Would you copy out the whole listing exactly as given?

-- Start --

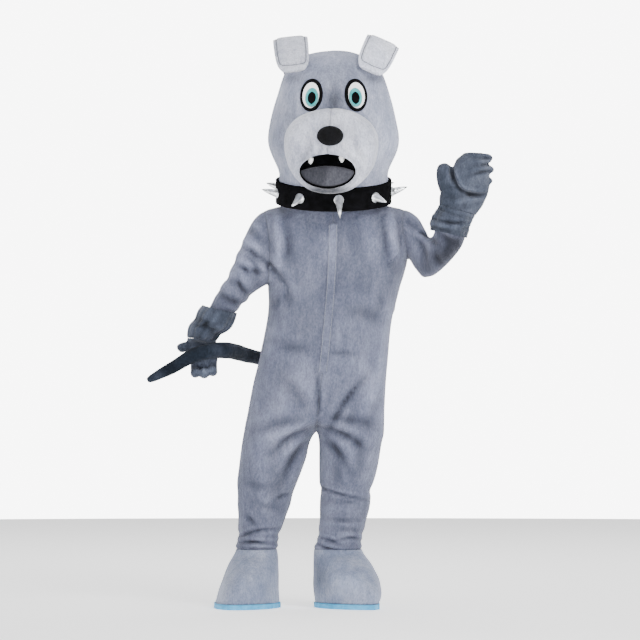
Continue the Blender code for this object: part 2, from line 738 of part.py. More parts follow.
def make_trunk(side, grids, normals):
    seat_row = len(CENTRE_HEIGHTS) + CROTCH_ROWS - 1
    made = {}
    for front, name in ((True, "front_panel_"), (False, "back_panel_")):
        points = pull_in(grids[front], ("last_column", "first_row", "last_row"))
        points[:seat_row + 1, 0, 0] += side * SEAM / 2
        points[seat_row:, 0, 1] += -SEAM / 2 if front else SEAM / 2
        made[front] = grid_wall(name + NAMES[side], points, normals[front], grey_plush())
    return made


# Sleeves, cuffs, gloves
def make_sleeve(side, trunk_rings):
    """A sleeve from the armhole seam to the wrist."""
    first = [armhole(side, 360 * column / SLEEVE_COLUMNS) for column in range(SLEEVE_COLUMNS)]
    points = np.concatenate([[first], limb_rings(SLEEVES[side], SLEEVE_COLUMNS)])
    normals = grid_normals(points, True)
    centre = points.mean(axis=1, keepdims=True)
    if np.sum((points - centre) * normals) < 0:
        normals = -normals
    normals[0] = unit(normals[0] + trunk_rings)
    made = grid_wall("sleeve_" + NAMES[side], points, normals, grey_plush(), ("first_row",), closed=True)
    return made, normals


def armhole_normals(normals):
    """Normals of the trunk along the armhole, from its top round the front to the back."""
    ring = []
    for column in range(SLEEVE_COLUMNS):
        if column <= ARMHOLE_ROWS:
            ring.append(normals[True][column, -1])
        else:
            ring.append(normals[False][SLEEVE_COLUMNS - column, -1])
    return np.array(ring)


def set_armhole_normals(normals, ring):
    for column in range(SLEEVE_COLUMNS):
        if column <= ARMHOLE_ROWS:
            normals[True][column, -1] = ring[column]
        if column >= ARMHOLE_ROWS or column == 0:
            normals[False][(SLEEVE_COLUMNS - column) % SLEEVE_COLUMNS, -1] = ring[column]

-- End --

*Response below*
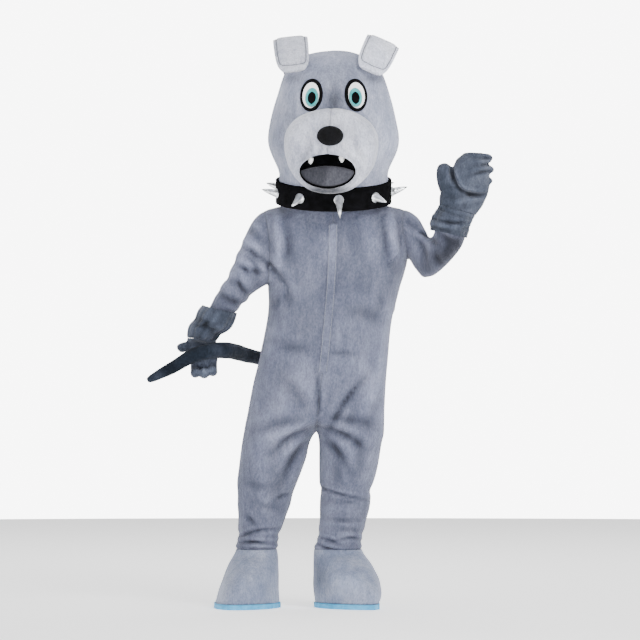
Continue the Blender code for this object: part 2, from line 738 of part.py. More parts follow.
def make_trunk(side, grids, normals):
    seat_row = len(CENTRE_HEIGHTS) + CROTCH_ROWS - 1
    made = {}
    for front, name in ((True, "front_panel_"), (False, "back_panel_")):
        points = pull_in(grids[front], ("last_column", "first_row", "last_row"))
        points[:seat_row + 1, 0, 0] += side * SEAM / 2
        points[seat_row:, 0, 1] += -SEAM / 2 if front else SEAM / 2
        made[front] = grid_wall(name + NAMES[side], points, normals[front], grey_plush())
    return made


# Sleeves, cuffs, gloves
def make_sleeve(side, trunk_rings):
    """A sleeve from the armhole seam to the wrist."""
    first = [armhole(side, 360 * column / SLEEVE_COLUMNS) for column in range(SLEEVE_COLUMNS)]
    points = np.concatenate([[first], limb_rings(SLEEVES[side], SLEEVE_COLUMNS)])
    normals = grid_normals(points, True)
    centre = points.mean(axis=1, keepdims=True)
    if np.sum((points - centre) * normals) < 0:
        normals = -normals
    normals[0] = unit(normals[0] + trunk_rings)
    made = grid_wall("sleeve_" + NAMES[side], points, normals, grey_plush(), ("first_row",), closed=True)
    return made, normals


def armhole_normals(normals):
    """Normals of the trunk along the armhole, from its top round the front to the back."""
    ring = []
    for column in range(SLEEVE_COLUMNS):
        if column <= ARMHOLE_ROWS:
            ring.append(normals[True][column, -1])
        else:
            ring.append(normals[False][SLEEVE_COLUMNS - column, -1])
    return np.array(ring)


def set_armhole_normals(normals, ring):
    for column in range(SLEEVE_COLUMNS):
        if column <= ARMHOLE_ROWS:
            normals[True][column, -1] = ring[column]
        if column >= ARMHOLE_ROWS or column == 0:
            normals[False][(SLEEVE_COLUMNS - column) % SLEEVE_COLUMNS, -1] = ring[column]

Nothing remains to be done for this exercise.